Applying
Getting into SOTA: auditions and portfolios
Ruth Asawa School of the Arts admits by audition or portfolio, not grades. The departments, how the audition works, and how to prepare.
Updated June 2026
Ruth Asawa School of the Arts, which everyone calls SOTA, is the public school that admits on art rather than academics. There's no lottery and no grade cutoff. Your student auditions or submits a portfolio in an art form, and that's what decides it. It also runs on an earlier calendar than everyone else, so if SOTA is in the picture, mark its dates first. Confirm them on SOTA's admissions page, because the details below move year to year.
The departments
SOTA admits into a specific department, so your student applies as a dancer or a cellist or a writer, not to the school in general.
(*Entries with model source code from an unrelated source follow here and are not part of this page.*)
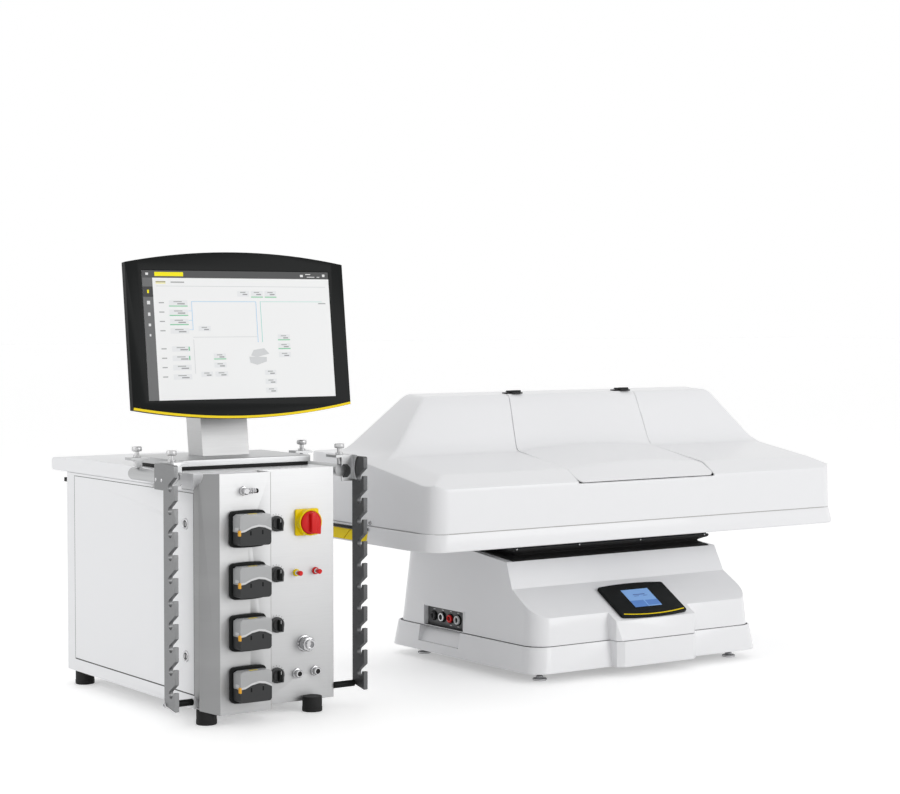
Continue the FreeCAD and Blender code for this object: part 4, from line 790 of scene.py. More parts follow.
def slope():
    """The matrix of the console's slope: its own X and Y lie in the slope."""
    return Matrix.Translation((0, -228, 125)) @ Matrix.Rotation(math.atan2(49, 82), 4, "X")


# The console's lit fields: name, colour and, for each, left, right, foot, top and height.
CONSOLE_FIELDS = (
    ("console_screen", (0.26, 0.47, 0.86), ((-36, 33, -2, 53, 7.3),)),
    ("console_screen_foot", (0.12, 0.27, 0.66), ((-36, -2, -2, 18, 7.5), (1, 33, 1, 17, 7.5))),
    ("console_screen_marks", (0.09, 0.15, 0.42),
     ((-16, 14, 35, 37.2, 7.55), (-16, -4, 31, 32.2, 7.55), (8, 18, 31, 32.2, 7.55))),
)
CONSOLE_BOW = 452.0


def make_console():
    """The rocker's own small display: a bowed black plate, a blue screen and a yellow line."""
    outline = ((-84, -24), (0, -33), (84, -24), (84, 70), (0, 78), (-84, 70))
    plate = Form(ROCKER)
    plate.bowed_plate("Z", outline, 0.3, 7, (60, 12), (5, 4), 1.6)
    plate.moved(slope()).piece("console_plate", "black_gloss", replaces=["console_display"])
    sweep = 2 * math.asin(78 / CONSOLE_BOW)
    line = Form(ROCKER)
    line.swung("Z", oblong(CONSOLE_BOW, 6.95, 1.2, 0.55), (0, CONSOLE_BOW - 25.5),
               -math.pi / 2 - sweep / 2, sweep, 24)
    line.moved(slope()).piece("console_line", "yellow")
    for name, color, places in CONSOLE_FIELDS:
        field = Form(ROCKER)
        for left, right, foot, head, top in places:
            field.block((left, right), (foot, head), (6.5, top))
        field.moved(slope()).piece(name, "screen", printed(name, color))


GAITER_HALF, GAITER_DEEP, GAITER_FOLD = 257.0, 122.0, 17.0
GAITER_LOW, GAITER_APEX, GAITER_HIGH = 225.4, 237.4, 246.7
GAITER_LEVELS, GAITER_RIBS, RIB_HEIGHT, GAITER_WALL = 12, (2, 4, 8, 10), 0.8, 1.4


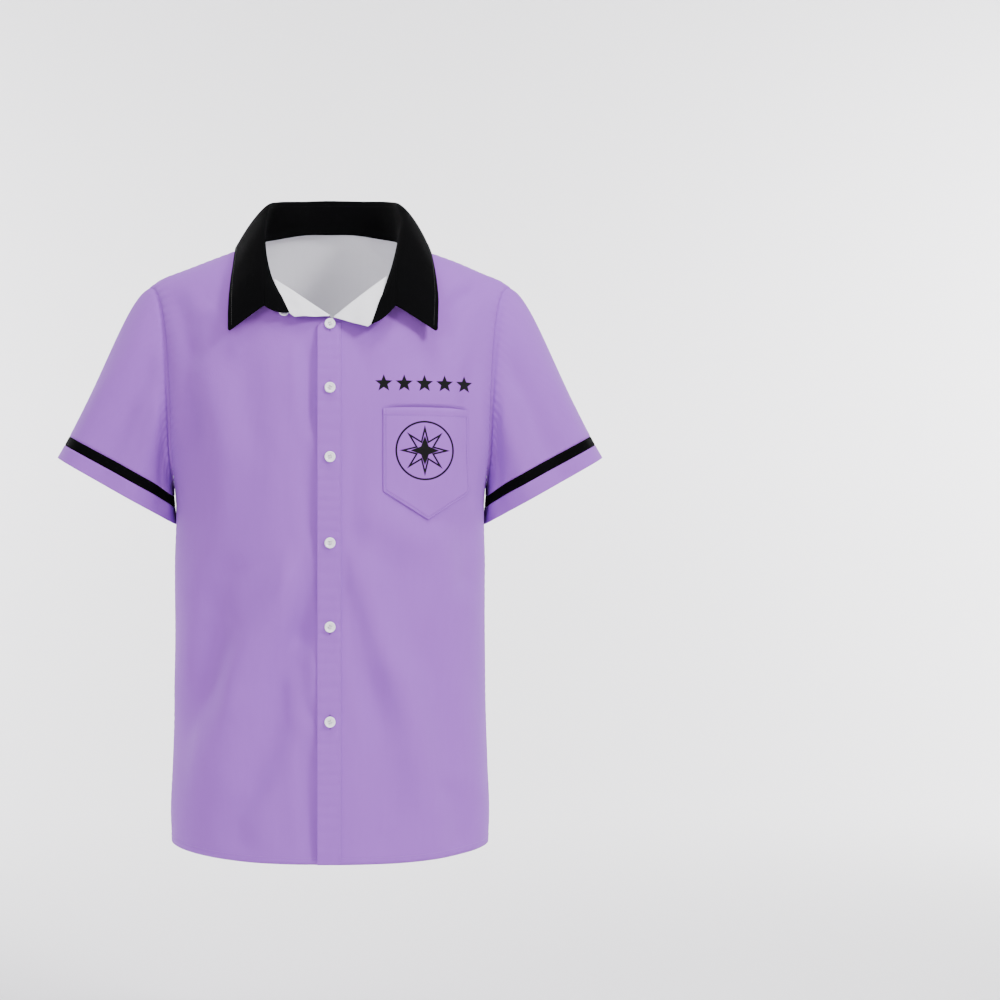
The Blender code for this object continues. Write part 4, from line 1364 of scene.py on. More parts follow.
# ---------------------------------------------------------------- sleeves
@dataclass(frozen=True)
class Head:
    """How the sleeve leaves the armhole at one part of it, and how wide its hem band and stripe are."""

    part: float
    out: float
    fore: float
    down: float
    first: float
    last: float
    hem_band: float
    stripe: float


@dataclass(frozen=True)
class SleeveFold:
    """A fold that runs down the sleeve: its share round the sleeve at both ends, and its run along it."""

    face: Face
    part0: float
    part1: float
    run0: float
    run1: float
    width: float
    depth: float

    def height(self, share: Array, run: Array) -> Array:
        """Height of the fold: a bell across it, with a slow wander, eased at both ends."""
        at = mixed(self.part0, self.part1, run) + 0.012 * np.sin(run * 7.0 + self.part0 * 20.0)
        taper = ease((run - self.run0 + 0.2) / 0.4) * ease((self.run1 + 0.3 - run) / 0.4)
        return self.depth * bell(share - at, self.width) * taper


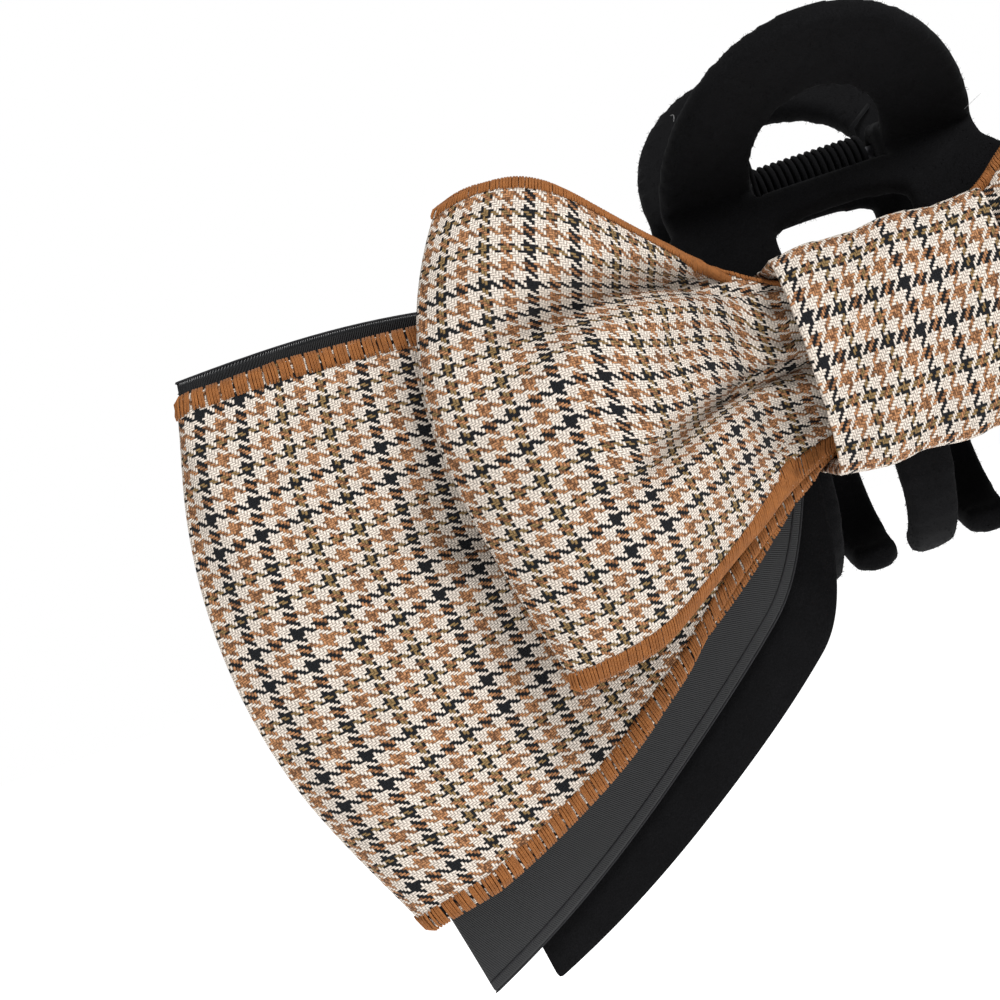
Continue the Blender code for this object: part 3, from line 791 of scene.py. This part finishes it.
def build_edging(name, points, top, width, node, style):
    """Overlock along one edge: rolled (little on the front), dense, or in open bundles."""
    pitch, gap, front, back, slant, chain = {
        "rolled": (0.40 * MM, 0.0, 0.5 * MM, 1.3 * MM, 0.1 * MM, False),
        "dense": (0.40 * MM, 0.0, 3.1 * MM, 2.4 * MM, 0.5 * MM, True),
        "open": (0.42 * MM, 0.30 * MM, 2.5 * MM, 2.4 * MM, 0.35 * MM, True)}[style]
    thick, half_width = 0.2 * MM, pitch * 0.54
    bundles = edge_wraps(points, top, pitch, gap, front, back, slant, thick, 0.05 * MM)
    obj = wrap_mesh(name, bundles, half_width, thick, OVERLOCK)
    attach(obj, FRONT)
    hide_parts(node)
    if chain:
        line = edge_cord(points, top, front * 1.02, CLOTH_THICK / 2 + 0.12 * MM, 1, width, 0.12 * MM)
        loop = threads(name + "_chain", [line], 0.2 * MM, OVERLOCK)
        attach(loop, FRONT)


# ---------------------------------------------------------------- build the bow

UPPER_WIDTH, UPPER_LENGTH = 66 * MM, 262 * MM
LOWER_WIDTH, LOWER_LENGTH = 69 * MM, 408 * MM

upper_points = build_loops("upper_loops", UPPER, 220, 44, UPPER_LENGTH, UPPER_WIDTH, UPPER_CHECK,
                           "upper_bow_strip", 2.5 * MM)
lower_points = build_loops("lower_loops", LOWER, 260, 44, LOWER_LENGTH, LOWER_WIDTH, LOWER_CHECK,
                           "lower_bow_strip", 1.6 * MM)
build_edging("upper_top_edging", upper_points, True, UPPER_WIDTH, "upper_top_overlock", "rolled")
build_edging("upper_bottom_edging", upper_points, False, UPPER_WIDTH, "upper_bottom_overlock", "dense")
build_edging("lower_top_edging", lower_points, True, LOWER_WIDTH, "lower_top_overlock", "open")
build_edging("lower_bottom_edging", lower_points, False, LOWER_WIDTH, "lower_bottom_overlock", "open")


def build_knot():
    """Band around the waist: bowed front, side edges turned under, faint pull lines."""
    half_x, half_z = KNOT_HIGH.x, KNOT_HIGH.z
    front, back = -KNOT_LOW.y, -KNOT_HIGH.y
    round_depth = 5.5 * MM
    hem = 0.86                       # share of the half width where the side edges turn under
    length, width = 118 * MM, 36 * MM

    def section(a):
        """Outer line of the band in the (forward, z) plane, from the back round the bottom to the back."""
        run = a * 4
        if run < 0.5 or run > 3.5:
            share = run / 0.5 if run < 0.5 else (4 - run) / 0.5
            z = -half_z * 0.93 * share
            return back, z if run < 0.5 else -z
        if run < 1.3 or run > 2.7:
            share = (run - 0.5) / 0.8 if run < 1.3 else (3.5 - run) / 0.8
            y = back + (front - round_depth - back) * share
            z = -half_z * (0.93 + 0.07 * share)
            return y, z if run < 1.3 else -z
        angle = math.pi * ((run - 1.3) / 1.4 - 0.5)
        return front - round_depth + round_depth * math.cos(angle) ** 0.8, half_z * math.sin(angle)

    def place(a, b):
        y, z = section(a)
        v = 2 * b - 1
        edge = max(abs(v) - hem, 0) / 0.14
        x = half_x * math.copysign(min(abs(v) / hem, 1), v)
        if edge > 0:
            x -= math.copysign(half_x * 0.10 * edge, v)
        tuck = 1.3 * MM * ease(edge)
        middle = Vector((0, -(front + back) / 2, 0))
        here = Vector((0, -y, z))
        inward = (middle - here).normalized()
        wide = 1 - 0.035 * math.sin(math.pi * a) ** 2
        pull = 0.35 * MM * math.sin(9 * v + 3.2 * math.sin(2 * math.pi * a)) * math.sin(math.pi * a) ** 2
        dome = 0.9 * MM * (1 - v * v) * math.sin(math.pi * a) ** 2
        here += inward * (tuck + pull - dome + 0.5 * MM)
        return Vector((x * wide, here.y, here.z))

    obj = cloth_grid("knot", 150, 50, place, length, width, KNOT_CHECK)
    relax(obj, lambda co: 1.0 if co.y > KNOT_HIGH.y - 3 * MM else 0.25, 1.0 * MM, 0.015)
    lay_uv(obj, grid_points(obj, 150, 50))
    finish_cloth(obj, CLOTH_THICK)
    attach(obj, FRONT)
    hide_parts("knot_band")


build_knot()


# ---------------------------------------------------------------- ribbons

def tail_place(depth, length, width, drops, waist, wave, cut):
    """Ribbon from one cut end to the other: level at the waist, then down at drops[0] to drops[1]."""
    start, turn_run, spread_run = 17 * MM, 12 * MM, 30 * MM
    steps = 200
    path = [(0.0, 0.0, 0.0)]
    for k in range(steps):
        out = (k + 0.5) / steps * (length - start)
        slope = (drops[0] + (drops[1] - drops[0]) * out / (length - start)) * ease(out / turn_run)
        x, z, _ = path[-1]
        path.append((x + math.cos(slope) * (length - start) / steps,
                     z - math.sin(slope) * (length - start) / steps, slope))

    def place(a, b):
        u, v = 2 * a - 1, 2 * b - 1
        reach = abs(u) * length - cut * b * abs(u) ** 3
        out = max(reach - start, 0)
        at = min(out / (length - start) * steps, steps - 0.001)
        (x0, z0, t0), (x1, z1, t1) = path[int(at)], path[int(at) + 1]
        share = at - int(at)
        turn = t0 + (t1 - t0) * share
        spread = v * (waist + (width / 2 - waist) * ease(out / spread_run))
        x = min(reach, start) + x0 + (x1 - x0) * share + spread * math.sin(turn)
        z = z0 + (z1 - z0) * share + spread * math.cos(turn)
        roll = wave * math.sin(out / (19 * MM) + 2.1 * v + 0.8 * math.copysign(1, u)) * ease(out / (25 * MM))
        gather = 0.25 * MM * math.sin(16 * v) * (1 - ease(out / (22 * MM)))
        return sway(Vector((math.copysign(x, u), -depth - roll - gather, z)))
    return place


def build_selvedge(name, points, width, faces):
    """Threads along both edges of a satin ribbon: one on the rim, and one inset on each of the faces."""
    paths = []
    for top in (True, False):
        paths.append(edge_cord(points, top, 0.05 * MM, 0.0, 1, width))
        for face in faces:
            paths.append(edge_cord(points, top, 1.5 * MM, 0.10 * MM, face, width))
    rim = threads(name + "_selvedge", paths, 0.20 * MM, BLACK_THREAD)
    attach(rim, FRONT)


def build_tail(name, node, length, width, drops, mat, wave, cut):
    near, far = layer_depth(node)
    place = tail_place((near + far) / 2, length, width, drops, 10 * MM, wave, cut)
    obj = cloth_grid(name, 220, 36, place, 2 * length, width, mat)
    points = grid_points(obj, 220, 36)
    finish_cloth(obj, RIBBON_THICK)
    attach(obj, FRONT)
    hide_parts(node)
    if mat == SATIN:
        build_selvedge(name, points, width, (1, -1))


SATIN_DROPS = math.radians(51), math.radians(25)
VELVET_DROPS = math.radians(53), math.radians(22)
build_tail("satin_tails", "satin_tail_ribbon", 104 * MM, 37 * MM, SATIN_DROPS, SATIN,
           0.45 * MM, 8 * MM)
build_tail("velvet_tails", "velvet_ribbon", 95 * MM, 53 * MM, VELVET_DROPS, VELVET,
           0.4 * MM, 10 * MM)


def build_satin_loops():
    shape = Loops(
        layer_depth("satin_loop_ribbon")[0] + 0.2 * MM,
        top=[(0, 10), (14, 10), (26, 11), (46, 26), (70, 26), (94, 25)],
        bottom=[(0, -10), (14, -10), (26, -10), (46, -12), (70, -13), (92, -14)],
        bulge=2 * MM, tilt=0.0, puff=0.3 * MM, lean=0.0, inside=1.0 * MM, hold=17 / 94,
        valleys=[], crown=0.0, gathers=6, pleat=0.3 * MM)
    length, width = 386 * MM, 39 * MM
    obj = cloth_grid("satin_loops", 200, 24, shape.place, length, width, SATIN)
    points = grid_points(obj, 200, 24)
    finish_cloth(obj, RIBBON_THICK)
    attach(obj, FRONT)
    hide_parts("satin_loop_ribbon")
    build_selvedge("satin_loops", points, width, (1,))


build_satin_loops()


# ---------------------------------------------------------------- claw

def copy_node(name, node, mat):
    """Own copy of a CAD node's mesh, welded, for a finer piece to start from."""
    deselect()
    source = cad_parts[node]
    source.select_set(True)
    bpy.context.view_layer.objects.active = source
    bpy.ops.object.duplicate()
    obj = bpy.context.object
    obj.name = name
    obj.parent = None
    obj.matrix_world = Matrix.Identity(4)
    obj.hide_render = False
    obj.data = obj.data.copy()
    obj.data.materials.clear()
    obj.data.materials.append(mat)
    apply_modifier(obj, "WELD", merge_threshold=0.02 * MM)
    return obj


def build_jaw(name, node, body):
    """Flocked jaw: the moulded shape with rounded edges and a coat of short fibres."""
    obj = copy_node(name, node, FLOCKED)
    apply_modifier(obj, "REMESH", mode="VOXEL", voxel_size=0.55 * MM)
    apply_modifier(obj, "SMOOTH", factor=0.8, iterations=7)
    apply_modifier(obj, "DISPLACE", strength=0.55 * MM, mid_level=0.0)
    obj.data.shade_smooth()
    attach(obj, body)
    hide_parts(node)
    return obj


def build_padding():
    """Wadding behind the knot's front, drawn in from its open sides; its dark colour is painted shade."""
    obj = copy_node("knot_wadding", "knot_padding", WADDING)
    for vert in obj.data.vertices:
        vert.co.x *= 0.74
        vert.co.z *= 0.95
    obj.data.shade_smooth()
    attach(obj, FRONT)
    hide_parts("knot_padding")


build_padding()


FIBRE_RADIUS = 0.03 * MM
LINT_HAIRS = 9


def build_fibres(name, source, body, count, seed):
    """Loose fibres that stand out of the flock: short ones all over and a few long pale hairs."""
    mesh = source.data
    rng = random.Random(seed)
    faces = mesh.polygons
    paths, hairs = [], []
    for _ in range(count):
        face = faces[rng.randrange(len(faces))]
        lean = Vector((rng.uniform(-1, 1), rng.uniform(-1, 1), rng.uniform(-1, 1)))
        start = face.center - face.normal * 0.1 * MM
        way = (face.normal + lean * 0.8).normalized()
        long = rng.uniform(0.25, 0.5) * MM
        paths.append([start, start + way * long * 0.6, start + (way + lean * 0.3) * long])
    for _ in range(LINT_HAIRS):
        face = faces[rng.randrange(len(faces))]
        side = face.normal.orthogonal().normalized()
        other = face.normal.cross(side)
        turn = rng.uniform(0, 2 * math.pi)
        along = side * math.cos(turn) + other * math.sin(turn)
        across = side * math.sin(turn) - other * math.cos(turn)
        bow = rng.uniform(-0.6, 0.6)
        hairs.append([face.center + face.normal * 0.25 * MM + along * step * MM
                      + across * bow * math.sin(step * 1.1) * MM for step in (0, 0.8, 1.6, 2.4, 3.1)])
    short = threads(name + "_pile", paths, FIBRE_RADIUS, FLOCKED, sides=3)
    pale = threads(name + "_lint", hairs, FIBRE_RADIUS, LINT, sides=3)
    for obj in (short, pale):
        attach(obj, body)


front_jaw = build_jaw("front_jaw_flocked", "front_jaw", FRONT)
rear_jaw = build_jaw("rear_jaw_flocked", "rear_jaw", REAR)
build_fibres("front_jaw", front_jaw, FRONT, 14000, SEED)
build_fibres("rear_jaw", rear_jaw, REAR, 11000, SEED + 1)


SLEEVE_RADIUS, SLEEVE_LENGTH = 2.12 * MM, 16.6 * MM


def build_spring():
    """Flocked copy of the CAD coil, which lies along X with one leg on each jaw."""
    obj = copy_node("spring_coil", "torsion_spring", FLOCKED)
    obj.data.shade_smooth()
    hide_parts("torsion_spring")
    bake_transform(obj)


def build_sleeve():
    """Flocked sleeve inside the coil, so that the spring reads as one ribbed roller."""
    deselect()
    bpy.ops.mesh.primitive_cylinder_add(vertices=32, radius=SLEEVE_RADIUS, depth=SLEEVE_LENGTH,
                                        location=HINGE, rotation=(0, math.pi / 2, 0))
    bpy.ops.object.transform_apply(location=True, rotation=True, scale=True)
    obj = bpy.context.object
    obj.name = "spring_sleeve"
    obj.data.materials.append(FLOCKED)
    obj.data.shade_smooth()
    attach(obj, FRONT)


build_spring()
build_sleeve()


for node, mat in {"hinge_pin": STEEL, "glue_pad": GLUE,
                  "upper_gather_thread": OVERLOCK, "lower_gather_thread": OVERLOCK,
                  "ribbon_gather_thread": BLACK_THREAD}.items():
    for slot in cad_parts[node].material_slots:
        slot.material = mat


# ---------------------------------------------------------------- camera, floor and light

def add_camera():
    """Long lens, a little to the left of the front, turned about its own axis."""
    azimuth, elevation, roll = math.radians(-5.03), math.radians(0.74), math.radians(18.64)
    distance = 430 * MM
    target = Vector((-58.55, -25, -3.56)) * MM
    forward = -Vector((math.sin(azimuth) * math.cos(elevation), -math.cos(azimuth) * math.cos(elevation),
                       math.sin(elevation)))
    right = Vector((math.cos(azimuth), math.sin(azimuth), 0))
    up = right.cross(forward)
    turned_right = right * math.cos(roll) - up * math.sin(roll)
    turned_up = right * math.sin(roll) + up * math.cos(roll)
    data = bpy.data.cameras.new("camera")
    data.sensor_width = 36
    data.lens = 117.1
    data.clip_start = 0.01
    camera = bpy.data.objects.new("camera", data)
    axes = Matrix((turned_right, turned_up, -forward)).transposed().to_4x4()
    camera.matrix_world = Matrix.Translation(target - forward * distance) @ axes
    bpy.context.scene.collection.objects.link(camera)
    bpy.context.scene.camera = camera


def add_light(name, place, aim, size, power):
    data = bpy.data.lights.new(name, "AREA")
    data.size = size
    data.energy = power
    lamp = bpy.data.objects.new(name, data)
    lamp.location = place
    lamp.rotation_euler = (Vector(aim) - Vector(place)).to_track_quat("-Z", "Y").to_euler()
    bpy.context.scene.collection.objects.link(lamp)


def add_stage():
    """White floor, a world that lights softly but shows white, and three lamps."""
    deselect()
    bpy.ops.mesh.primitive_plane_add(size=6, location=(0, 0, -0.16))
    floor = bpy.context.object
    floor.name = "floor"
    mat, _, shader = new_material("floor")
    shader.inputs["Base Color"].default_value = (0.9, 0.9, 0.9, 1)
    shader.inputs["Roughness"].default_value = 0.9
    shader.inputs["Emission Color"].default_value = (1, 1, 1, 1)
    shader.inputs["Emission Strength"].default_value = 0.8
    floor.data.materials.append(mat)
    world = bpy.data.worlds.new("studio")
    world.use_nodes = True
    w = Wires(world.node_tree)
    seen = world.node_tree.nodes.new("ShaderNodeLightPath").outputs["Is Camera Ray"]
    backdrop = world.node_tree.nodes["Background"]
    backdrop.inputs["Color"].default_value = (1, 1, 1, 1)
    soft, extra = 0.32, 0.68         # strength as light, and what the camera sees on top of it
    w.feed(w.math("MULTIPLY_ADD", seen, extra, soft), backdrop.inputs["Strength"])
    bpy.context.scene.world = world
    bpy.context.scene.view_settings.view_transform = "Standard"
    add_light("key", (0.35, -0.6, 0.8), (-0.04, 0, 0), 0.35, 11)
    add_light("fill", (-0.8, -0.7, 0.1), (0, 0, 0), 0.7, 2.2)
    add_light("rim", (0.0, 0.7, 0.7), (0, 0, 0), 0.6, 2.0)


add_camera()
add_stage()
The art forms span Creative Writing and Spoken Arts, Dance, Media and Film, Instrumental and Vocal Music, Theater and Musical Theater, Technical Theater, Visual Art, and Architecture and Design. Each department runs its own audition and sets its own expectations, so the place to learn what's actually wanted is that department's own audition assignment.
How the audition works
Broadly, departments do it one of two ways. The performing departments hold a live audition in early January, where students present what they've prepared on the day. The visual and writing departments, like Visual Art and Creative Writing, have students upload their work by a deadline in mid-December instead. Read your department's specific assignment closely, because "audition" means something different for a pianist than for a filmmaker.
How to prepare
The good news is that SOTA is looking for promise and a real artistic voice, not a finished professional. Help your student choose the piece or portfolio that's honestly theirs and most alive, rather than the one that looks most impressive on paper. Give them time to rehearse or revise without turning it into a second job. The goal is your student showing up as the artist they are, not a polished version of someone else.